Key performance indicators (KPIs)

Establishing KPIs is essential for measuring the success of the restructuring initiative. CXOs need visibility into tracking progress, and KPIs or OKR (operational key results) must be financial and operational (non-financial) or material. These could include cost reductions, revenue growth, employee engagement, and customer satisfaction. During Tesco’s restructuring in 2015, for instance, the retailer focused on improving its customer service metrics, which played a crucial role in its turnaround.

Technological enablers

Technology plays a crucial role in successful business restructuring. Companies must evaluate how technology can optimise operations, enhance decision-making, and elevate customer experiences.
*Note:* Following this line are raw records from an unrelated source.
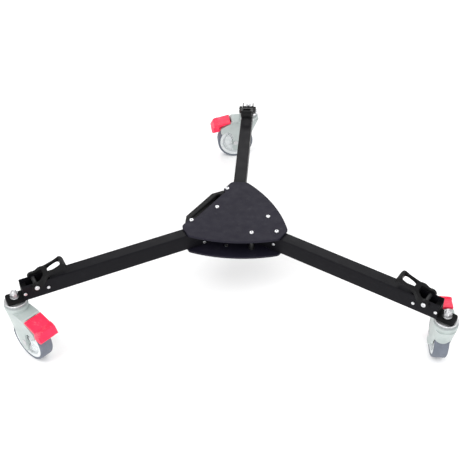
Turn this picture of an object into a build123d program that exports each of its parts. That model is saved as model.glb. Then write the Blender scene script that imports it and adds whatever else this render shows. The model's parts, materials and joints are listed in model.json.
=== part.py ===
from build123d import *
import math
import os

# A folding three-arm dolly that carries a camera tripod.
#
# Frame: the origin is on the floor under the centre of the hub, +Z is up and +Y runs
# along the rear arm.  The left arm points to azimuth 210 degrees and the right arm to 330.
# Each arm is built along +X ("out" is the distance from the hub's axis), with +Y to its
# left, and is then turned to its azimuth.  Each caster is built with its swivel axis on
# the Z axis and its wheel trailing along +X, then turned by its yaw and moved under its arm.
# All lengths are millimetres, heights are above the floor.

# ---- overall layout ---------------------------------------------------------------------
ARM_AZIMUTH = {"left": 210.0, "right": 330.0, "rear": 90.0}
CASTER_YAW = {"left": -38.0, "right": 88.0, "rear": 191.0}
STEM_OUT = 528.0            # hub axis to each caster's swivel axis
ARM_TOP = 177.0             # height of the arms' top faces

# ---- arm tube ---------------------------------------------------------------------------
TUBE_WIDTH = 30.0
TUBE_HEIGHT = 40.0
TUBE_WALL = 2.5
TUBE_CORNER = 3.0
TUBE_START = 20.0
TUBE_END = 511.0
POCKET_START = 448.0        # from here outwards the top wall is cut away for the tripod foot
PIVOT_OUT = 42.0            # hub axis to the bolt that each arm hangs on
PIVOT_BOLT_RADIUS = 5.0
RUNNING_GAP = 0.05          # radial clearance of a turning fit

ARM_BOTTOM = ARM_TOP - TUBE_HEIGHT
HALF_TUBE = TUBE_WIDTH / 2
HALF_BORE = HALF_TUBE - TUBE_WALL

# ---- hub plates -------------------------------------------------------------------------
PLATE_THICKNESS = 5.0
PLATE_GAP = 0.5             # slide washers between the arms and the plates
CORNER_OUT = 129.0          # the plates' short flats across each arm
CORNER_HALF_WIDTH = 19.0
CORNER_ROUND = 11.0
SIDE_MIDDLE = 96.5          # the bowed long sides' distance from the hub axis, half way along
TOP_PLATE_LOW = ARM_TOP + PLATE_GAP
TOP_PLATE_HIGH = TOP_PLATE_LOW + PLATE_THICKNESS
BOTTOM_PLATE_HIGH = ARM_BOTTOM - PLATE_GAP
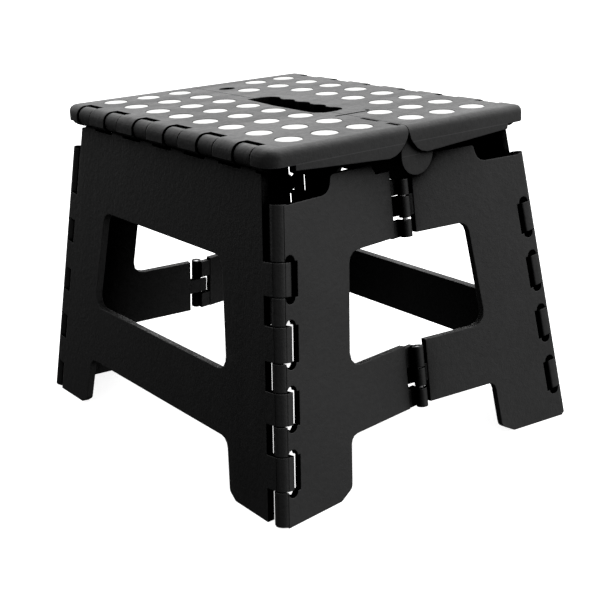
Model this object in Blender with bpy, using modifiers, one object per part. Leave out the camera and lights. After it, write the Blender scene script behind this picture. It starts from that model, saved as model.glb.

McDonald’s utilised digital tools to improve customer engagement as part of its restructuring in 2017, resulting in higher sales and customer loyalty. CXOs must consider how technology investments can contribute to long-term growth and operational efficiency.

Business case bEST PRACTICES

When presenting the business case for restructuring to CXOs, it is essential to keep the following best practices in mind:

  • Use clear and concise language
  • Highlight quick wins
  • Provide a risk management plan
  • Engage stakeholders early

For a restructuring initiative to gain approval from top executives, the business case must include a comprehensive framework covering strategic alignment, financial justification, commercial considerations, and operational impacts. By incorporating best practices and learning from industry examples, companies can navigate the complexities of business restructuring and emerge more assertive, competitive, and better positioned for future growth.